When you store that in a signed int, the result is "implementation-defined" (the compiler can do anything it wants). In cases like this, most C++ compilers will truncate 0000 0000 0000 0000 1110 1010 0110 0000 to fit into your 16-bit signed 'int': 1110 1010 0110 0000. In version C++20 and beyond that will be the rule and the compiler will no longer have the choice to do whatever it wants.
Compiler does not have a free mind like a human being that it will do whatever it likes. Compiler follows exactly what has been told in the implementation algorithm of the print() method (for example). I am still convinced to understand that "a data" gets its sign and magnitude when it is processed.
Sorry, I should have said:
"The compiler authors will no longer have a choice of what value to store in a signed variable when you store a value that can't be represented in the destination type."
I have wanted to say that a value assigned to a variable/identifier becomes a meaningful entity with respect to its sign and magnitude when that value is processed. For example:
byte y = 0b10011000;
The memory location holds: 10011000
How much is there?
Many answers:
(1) Considering natural binary, it is: 152 in decimal.
(2) Considering SM format, it is: -24 in decimal.
(3) Considering 2's complement form, it is: -104.
(4) Considering BCD, it is: 98
So, the bit pattern does not qualify the true nature of the content of the memory location; rather, it is the rule which is applied during processing.
AFAIK literals are of type int unless flagged differently (U/L...).
Thus the internal value is undoubtedly 0x98 or 152. I even could imagine that a 32/64 bit compiler treats int as 32 bit internally and shorter only when the target machine is reflected.
If this value is assigned to a variable of a different type then the value may be transformed into BCD (if supported) or float/double, else negative values may be sign extended or large values may be truncated.

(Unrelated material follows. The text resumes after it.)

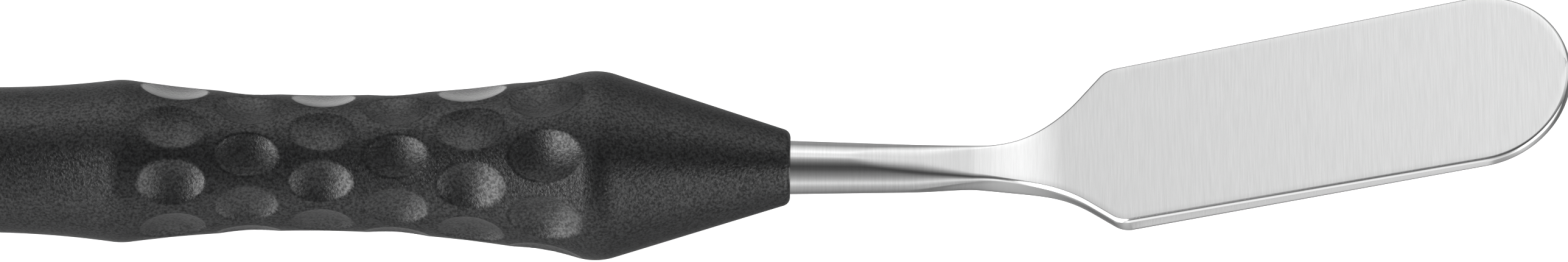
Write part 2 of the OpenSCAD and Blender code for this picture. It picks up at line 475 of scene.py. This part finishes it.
def top_line(a):
    """Point and slope of the upper surface at a distance a from the bend, in the XZ plane."""
    x = BEND_X + a
    if a > BEND_TANGENT:
        return x - a + a * math.cos(LIFT), FLAT_HEIGHT + a * math.sin(LIFT), LIFT
    if a > -BEND_TANGENT:
        turn = LIFT * (a + BEND_TANGENT) / (2 * BEND_TANGENT)
        bent_x = BEND_X - BEND_TANGENT + BEND_R * math.sin(turn)
        return bent_x, FLAT_HEIGHT + BEND_R * (1 - math.cos(turn)), turn
    if x > FLAT_START:
        start = shank_radius(FLAT_START)
        t = min(1.0, (x - FLAT_START) / (NECK_X - FLAT_START))
        return x, start + (FLAT_HEIGHT - start) * t, 0.0
    return x, shank_radius(x), 0.0


def thickness(a):
    """Height of the blade, neck or shank at a distance a from the bend."""
    x = BEND_X + a
    if a > BEND_TANGENT:
        t = (a - BEND_TANGENT) / (TIP_S + TIP_R - BEND_TANGENT)
        return ROOT_THICKNESS + (TIP_THICKNESS - ROOT_THICKNESS) * t
    if a > -BEND_TANGENT:
        t = smooth_step(a, -BEND_TANGENT, BEND_TANGENT)
        return NECK_THICKNESS + (ROOT_THICKNESS - NECK_THICKNESS) * float(t)
    if x > FLAT_START:
        start = 2 * shank_radius(FLAT_START)
        t = min(1.0, (x - FLAT_START) / (NECK_X - FLAT_START))
        return start + (NECK_THICKNESS - start) * t
    return 2 * shank_radius(x)


def headings(first, last, steps):
    """Middle heading of each step of a curve that turns from first to last, in degrees."""
    turn = np.radians(np.linspace(first, last, steps + 1))
    return (turn[1:] + turn[:-1]) / 2


def height_lost(first, last, length, steps):
    """How far down one piece of the edge goes."""
    return float(np.sum(np.sin(headings(first, last, steps))) * length / steps)


def blade_wall(s, thick):
    """Ground edge of the blade, as (inset, depth) pairs from the upper flat to the lower.

    Its pieces are (first heading, last heading, length, steps), with headings in degrees
    below level: a rounded arris, a narrow bevel, a nearly upright wall and a round foot.
    """
    grown = float(smooth_step(s, -4.0, 2.0))
    arris = [(0, 17, 0.03, 2), (17, 42, 0.11, 5), (42, 60, 0.02, 3)]
    bevel = [(60, 69, 0.08 + 0.06 * grown, 4), (69, 82, 0.02, 2)]
    foot = (99, 180, 0.1, 6)
    rest = max(thick - sum(height_lost(*p) for p in (*arris, *bevel, foot)), 0.05)
    upright = [(82, 88, 0.74 * rest, 3), (88, 99, 0.26 * rest, 3)]
    x = z = 0.0
    wall = [(x, z)]
    for first, last, length, steps in (*arris, *bevel, *upright, foot):
        for a in headings(first, last, steps):
            x += math.cos(a) * length / steps
            z -= math.sin(a) * length / steps
            wall.append((x, z))
    out = max(p[0] for p in wall)
    return [(p[0] - out, p[1]) for p in wall]


def shank_wall(s, half, thick, top_z, count):
    """Side of the round shank with its two ground flats, as count (inset, depth) pairs."""
    radius = shank_radius(max(s + BEND_X, -1))
    soft = min(0.3, 1.5 * max(radius - top_z, 0)) + 1e-6
    wall = []
    for i in range(count):
        a = 0.1 + (math.pi - 0.2) * i / (count - 1)
        z = float(soft_min(radius * math.cos(a), top_z, soft))
        z = -float(soft_min(-z, thick - top_z, soft))
        wall.append((radius * math.sin(a) - half, z - top_z))
    return wall


def wall_profile(s, half, thick, top_z):
    """Side wall from the upper to the lower flat, shank turning to blade: (inset, depth)."""
    blade = blade_wall(s, thick)
    shank = shank_wall(s, half, thick, top_z, len(blade))
    blend = float(smooth_step(s, -7.0, -0.8))
    wall = [
        (p[0] + (q[0] - p[0]) * blend, p[1] + (q[1] - p[1]) * blend)
        for p, q in zip(shank, blade)
    ]
    top_rim = 0.4 * min(0.8, half + wall[0][0])
    low_rim = 0.4 * min(0.8, half + wall[-1][0])
    return [(wall[0][0] - top_rim, wall[0][1]), *wall, (wall[-1][0] - low_rim, wall[-1][1])]


def place(s, t, depth):
    """Row-frame point of plan point (s, t) at a depth below the upper surface."""
    cx, cy, heading = centre_line(s)
    a = cx - t * math.sin(heading)
    y = cy + t * math.cos(heading)
    x, z, slope = top_line(a)
    return x - depth * math.sin(slope), y, z + depth * math.cos(slope)


def build_blade():
    """One ring of points across the blade for each row of its outline.

    The two sides meet at the tip. Known fault: the faces' order makes them face inwards.
    """
    rows = blade_outline()
    verts = []
    for s, half, ns, nt in rows:
        cx, _, _ = centre_line(s)
        _, top_z, _ = top_line(cx)
        profile = wall_profile(s, half, thickness(cx), top_z)
        for side, run in ((1, profile), (-1, profile[::-1])):
            for inset, depth in run:
                verts.append(place(s + ns * inset, side * (half + nt * inset), depth))
    count = len(verts) // len(rows)
    faces = ring_faces(len(rows), count, False)
    faces.append(tuple(range(count - 1, -1, -1)))
    return make_mesh("blade_steel", np.array(verts) * MM, faces, math.radians(40))


# ---------------------------------------------------------------- assembly
grip = build_grip()
grip.data.materials.append(grip_material())
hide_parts("grip")
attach(grip, "root")

blade = build_blade()
blade.data.materials.append(steel_material("brushed_stainless", True))
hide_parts("blade")
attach(blade, "root")

for node, material in (
    ("end_plug", steel_material("polished_plug_steel", False)),
    ("tang_pin", steel_material("ground_pin_steel", False)),
    ("handle_core", turned_material()),
):
    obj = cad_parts[node]
    obj.data.materials.clear()
    obj.data.materials.append(material)

# ------------------------------------------------------------------- stage
TABLE_HALF = 3.0

corners = [(-1, -1), (1, -1), (1, 1), (-1, 1)]
floor_mesh = bpy.data.meshes.new("floor")
floor_points = [(x * TABLE_HALF, y * TABLE_HALF, 0) for x, y in corners]
floor_mesh.from_pydata(floor_points, [], [(0, 1, 2, 3)])
floor = bpy.data.objects.new("floor", floor_mesh)
bpy.context.collection.objects.link(floor)
floor.location.z = cad_low.z
table_material, nodes, links, shader = new_material("lit_white_table")
cloud = mapped_noise(nodes, links, 3.0, detail=2)
table_tone = ramp(nodes, links, cloud, [(0.3, (0.9, 0.9, 0.9)), (0.7, (0.93, 0.93, 0.93))])
links.new(table_tone, shader.inputs["Base Color"])
shader.inputs["Roughness"].default_value = 0.9
shader.inputs["Specular IOR Level"].default_value = 0.1
shader.inputs["Emission Color"].default_value = (1, 1, 1, 1)
shader.inputs["Emission Strength"].default_value = 0.85
floor_mesh.materials.append(table_material)
floor.visible_glossy = False

# The room, as brightness by direction: round the X axis in degrees from straight up towards
# +Y, and then along X. Four soft lights add up: main, left, right, and a low one in front.
LIGHTS = [
    (
        [(-180, 0.2), (-168, 0.2), (-154, 0.28), (-121, 0.44), (-100, 0.78), (-81, 0.45),
         (-64, 0.26), (-48, 0.16), (-38, 0.09), (-22, 0.06), (-8, 0.14), (9, 0.36), (18, 0.58),
         (26, 0.86), (45, 1.18), (67, 0.72), (90, 0.28), (110, 0.3), (150, 0.26), (180, 0.2)],
        [(-1.0, 0.5), (-0.46, 0.62), (-0.39, 0.70), (-0.33, 1.13), (-0.2, 1.42), (-0.06, 1.3),
         (0.05, 1.03), (0.14, 0.9), (0.55, 1.0), (1.0, 0.5)],
    ),
    (
        [(-180, 0), (-155, 0.2), (-125, 0.4), (-100, 0.5), (-65, 1), (-30, 1), (-10, 0.2), (6, 0),
         (180, 0)],
        [(-1.0, 2.5), (-0.8, 4.6), (-0.5, 4.6), (-0.43, 2.4), (-0.38, 0.5), (-0.34, 0), (1.0, 0)],
    ),
    (
        [(-180, 0), (-120, 0.2), (-85, 0.6), (-58, 1), (-46, 0.8), (-30, 0.15), (-15, 0),
         (180, 0)],
        [(-1.0, 0), (0.35, 0), (0.47, 0.7), (0.57, 1.9), (0.7, 2.4), (0.9, 2.4), (1.0, 1)],
    ),
    (
        [(-180, 0), (-158, 0), (-147, 1), (-115, 1), (-98, 0), (180, 0)],
        [(-1.0, 0), (0.06, 0), (0.09, 0.32), (0.15, 0.32), (0.22, 0), (1.0, 0)],
    ),
]
world = bpy.data.worlds.new("studio")
world.use_nodes = True
nodes, links = world.node_tree.nodes, world.node_tree.links
coords = nodes.new("ShaderNodeTexCoord")
direction = nodes.new("ShaderNodeSeparateXYZ")
links.new(coords.outputs["Generated"], direction.inputs[0])
around_x = calculate(nodes, links, "ARCTAN2", direction.outputs["Y"], direction.outputs["Z"])
around_x = remap(nodes, links, around_x, 0, 1, -math.pi, math.pi)
along_x = remap(nodes, links, direction.outputs["X"], 0, 1, -1, 1)


def glow_ramp(value, stops, low, high):
    """A ramp scaled to a peak of 1, for stops placed from low to high, and its real peak."""
    peak = max(glow for _, glow in stops)
    scaled = [((at - low) / (high - low), (glow / peak,) * 3) for at, glow in stops]
    return ramp(nodes, links, value, scaled), peak


total = 0
for around_stops, along_stops in LIGHTS:
    first, first_peak = glow_ramp(around_x, around_stops, -180, 180)
    second, second_peak = glow_ramp(along_x, along_stops, -1, 1)
    glow = calculate(nodes, links, "MULTIPLY", first, second)
    total = calculate(nodes, links, "MULTIPLY_ADD", glow, first_peak * second_peak, total)
background = nodes["Background"]
links.new(total, background.inputs["Strength"])
background.inputs["Color"].default_value = (1, 1, 1, 1)
bpy.context.scene.world = world
bpy.context.scene.view_settings.view_transform = "Standard"

# ------------------------------------------------------------------ camera
# Tilted from straight down towards the near side, and rolled a little about its own axis.
CAMERA_TILT = math.radians(29)
CAMERA_ROLL = math.radians(0.56)
CAMERA_DISTANCE = 0.5984
AIM_ALONG = -0.383
AIM_UP = 2.087

along = Vector((1, 0, 0))
back = Vector((0, -math.sin(CAMERA_TILT), math.cos(CAMERA_TILT)))
level_up = Vector((0, math.cos(CAMERA_TILT), math.sin(CAMERA_TILT)))
right = along * math.cos(CAMERA_ROLL) + level_up * math.sin(CAMERA_ROLL)
up = level_up * math.cos(CAMERA_ROLL) - along * math.sin(CAMERA_ROLL)
aim = (along * AIM_ALONG + level_up * AIM_UP) * MM
camera_data = bpy.data.cameras.new("camera")
camera_data.lens = 240
camera_data.sensor_width = 36
camera_data.clip_end = 10
camera = bpy.data.objects.new("camera", camera_data)
facing = Matrix((right, up, back)).transposed().to_4x4()
camera.matrix_world = Matrix.Translation(aim + back * CAMERA_DISTANCE) @ facing
bpy.context.collection.objects.link(camera)
bpy.context.scene.camera = camera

Decimal literals (they don't have a prefix of 0, 0x, or 0b) are 'int' if they fit in an 'int', else 'long int' if they fit in a long int, else 'long long int'.
Interesting sub-plot: The '-' in front of a decimal literal is considered a separate negation operator. You can store the value -32768 in an 'int' but the literal -32768 is a 'long int'. The 32768 part won't fit in an int so it gets interpreted as long int before being negated.
The memory representation of a number is irrelevant to this discussion. The literal 0b10011000 is an integer with the (mathematical) value of 100110002 = 15210, nothing more, nothing less.